東京23区の南西部に位置し、都内最大の人口を有する世田谷区。豊かな自然と落ち着いた住宅街、活気あふれる商業地域が共存し、特にファミリー層から不動の人気を誇る。文化・芸術の発信地としても知られる。

世田谷区長インタビュー

まちに住む人が考え仕かけ人となる
幸福感ある近代都市をめざして

保坂 展人
区長

1955年仙台市生まれ。教育ジャーナリストとしていじめ問題や学校現場の取材の傍ら、世田谷区を拠点に教育問題に取り組む市民プロジェクトを展開。1996年より衆議院議員を3期11年務めた後、総務省顧問を経て、2011年世田谷区長に就任。2015年再選。『〈暮らしやすさ〉の都市戦略』(岩波書店)など著書多数。

待機児童の解消や子育て支援、若者支援事業をお聞かせください。

区長に就任して、平成30年春で7年になりますが、その間に作った保育園が107園、定員にして8000人まで拡大しました。平成30年には0歳から2歳までの待機児童が500人を切りましたが、平成30年度も一般会計3000億円の中から487億円を保育園の増設や運営の予算に充て、保育の保障に注力してまいります。一方、自営業やフリーランスで働く方の生活スタイルに合わせ、親子で立ち寄れる「おでかけひろば」とワークスペースが融合した施設を区内に2カ所作りました。子どもの近くで働く、仕事と子育て両方が調和できるスタイルを社会基盤としてつくろうという実験的アプローチです。
さらに若者支援では、中学生から社会人まで含めた若者が、ダンスや音楽、料理、また語り合うことで自己表現できる場の提供として「希望丘青少年交流センター」を立ち上げます。設計段階から若者が参加し、専門家や地域の方々と提供するプログラム等のプランを練りながら平成31年2月に完成予定です。

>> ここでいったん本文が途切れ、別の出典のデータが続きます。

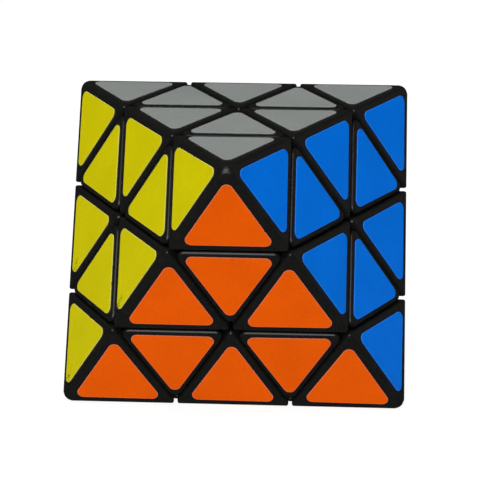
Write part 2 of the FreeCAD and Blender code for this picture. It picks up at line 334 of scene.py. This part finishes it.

共生社会ホストタウンなどの取り組みにも積極的ですね。

共生社会ホストタウンはパラリンピアンを迎えることをきっかけに、「心のバリアフリー」や「ユニバーサルデザインのまちづくり」に積極的に取り組むまち。全国で14自治体、都内では世田谷区が登録されています。東京2020オリンピック・パラリンピックを念頭に、商店街の段差解消、点字メニューやコミュニケーションボードの設置など、障害者にも優しいまちづくりを行っています。
また、医療ケアを必要とするお子さんのお母さん方からの訴えで入所申請すらできない障害を持つ子どもたちのことを知り、通所と居宅を組み合わせた保育などもスタート。区民の声を反映し、ハンディーキャップや不得意を抱える人をサポートしながら、ともに暮らせる社会をめざしています。

これからのまちづくりのビジョンをお聞かせください。

高校生や大学生による、希望丘青少年交流センター若者運営準備委員会の様子

まちづくりは今、大きく変わりつつあります。経済的に活力のあるまちという旧来型の考え方から、これからは、一人ひとりが内面的に充実して暮らせるまちへ向かいます。人間関係の豊かな幸福感のある近代都市でなくてはいけないと思っています。世田谷区は、アメリカ・ポートランドの都市デザインや、住民自治が大きな力を持つまちづくりを参考にしています。前述のような若者支援も含め、まちに住んでいる人たち自身が仕かけ人になって、自らが考えてつくっていける。そんなまちをめざしたいと考えています。